Is DRM even worth getting worked up about anymore?
by Joey Manley
DRM, “digital rights management,” is that layer of annoyance between you and a piece of digital content you’ve purchased, that keeps you from copying it to another computer or device that you happen to own, or (more to the point, from the point of view of DRM proponents) sharing it with your friends. The only DRM-heavy marketplace that has worked at all has been iTunes, and iTunes’ success is tremendous, but Steve Jobs, of all people, has gone on record with an anti-DRM position.
That the comic book companies seem (maybe) to be gearing up for digital sales of their periodicals at this particular historical moment is, well, interesting for them. Slave Labor and a number of other smallish publishers have happily jumped in the waters without wearing any DRM “protection.” I doubt, though, that the big companies, the ones who have the ability to reach hundreds of thousands, maybe millions, of customers with digital downloads, will be able to avoid using DRM. It’s one of those things that, when you’re standing in a very particular context (that of owning valuable content) is tempting to you, though other people can see, with full clarity, how stupid it would be for you to yield to the temptation. Like that scene in Pan’s Labyrinth where she eats the fruit on the table. You know what I mean.

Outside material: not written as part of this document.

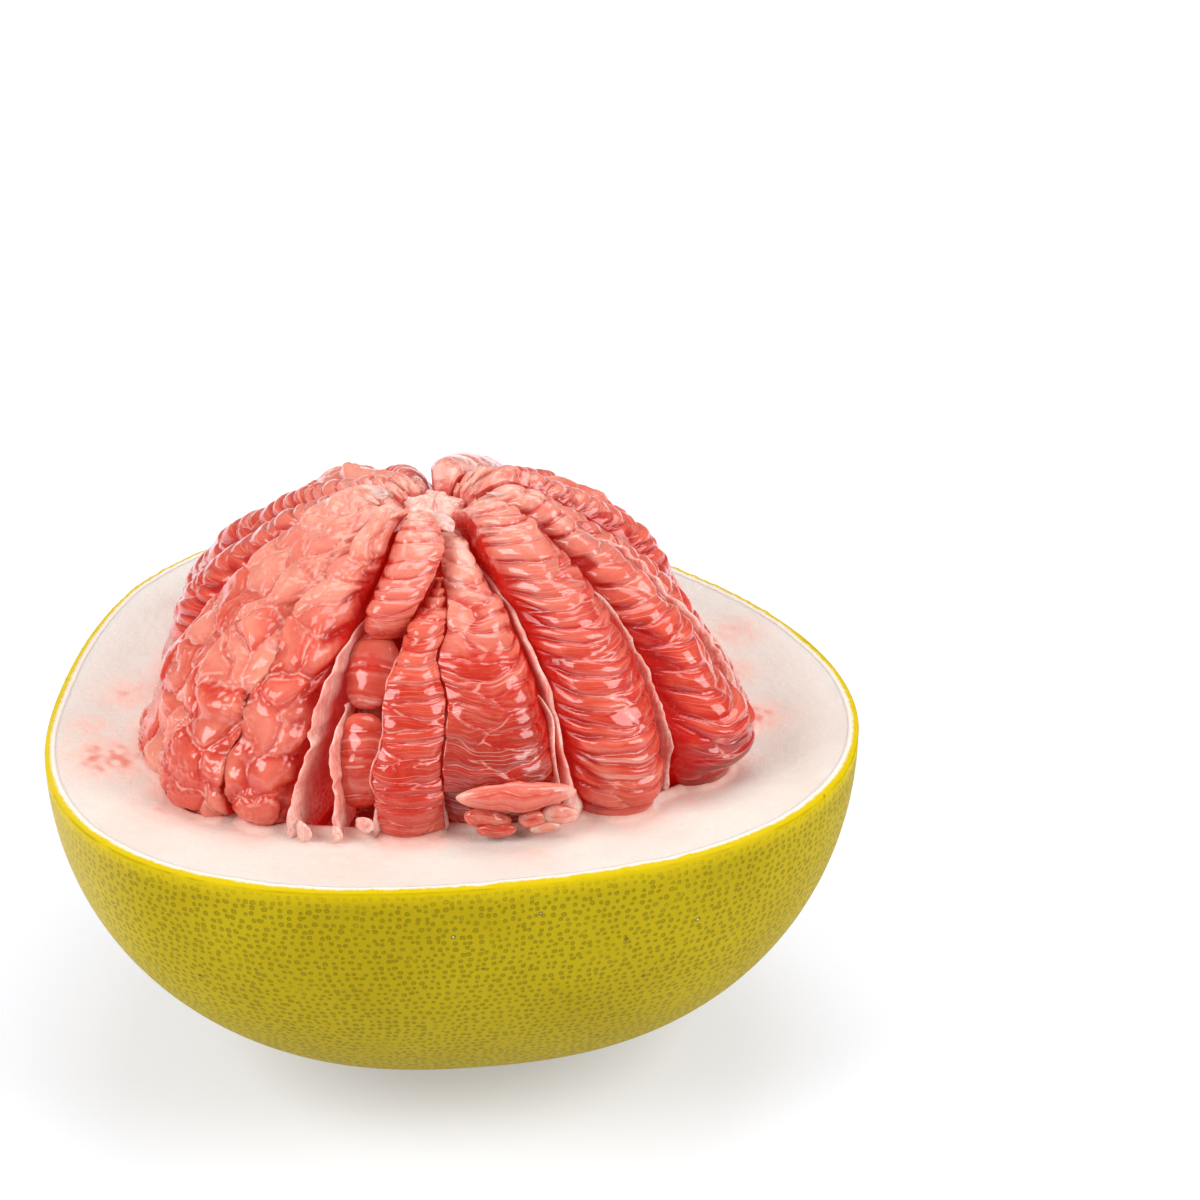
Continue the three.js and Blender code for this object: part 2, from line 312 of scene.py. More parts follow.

Here’s blogger Mark Shuttleworth with a sort of especially vigorous expression of the currently orthodox position on DRM, expressed as a warning to companies using it:
Someone will find a business model that doesn’t depend on the old way of thinking, and if it is not you, then they will eat you alive. You will probably sue them, but this will be nothing but a defensive action as the industry reforms around their new business model, without you. And by the industry I don’t mean your competitors – they will likely be in the same hole – but your suppliers and your customers. The distributors of content are the ones at risk here, not the creators or the consumers.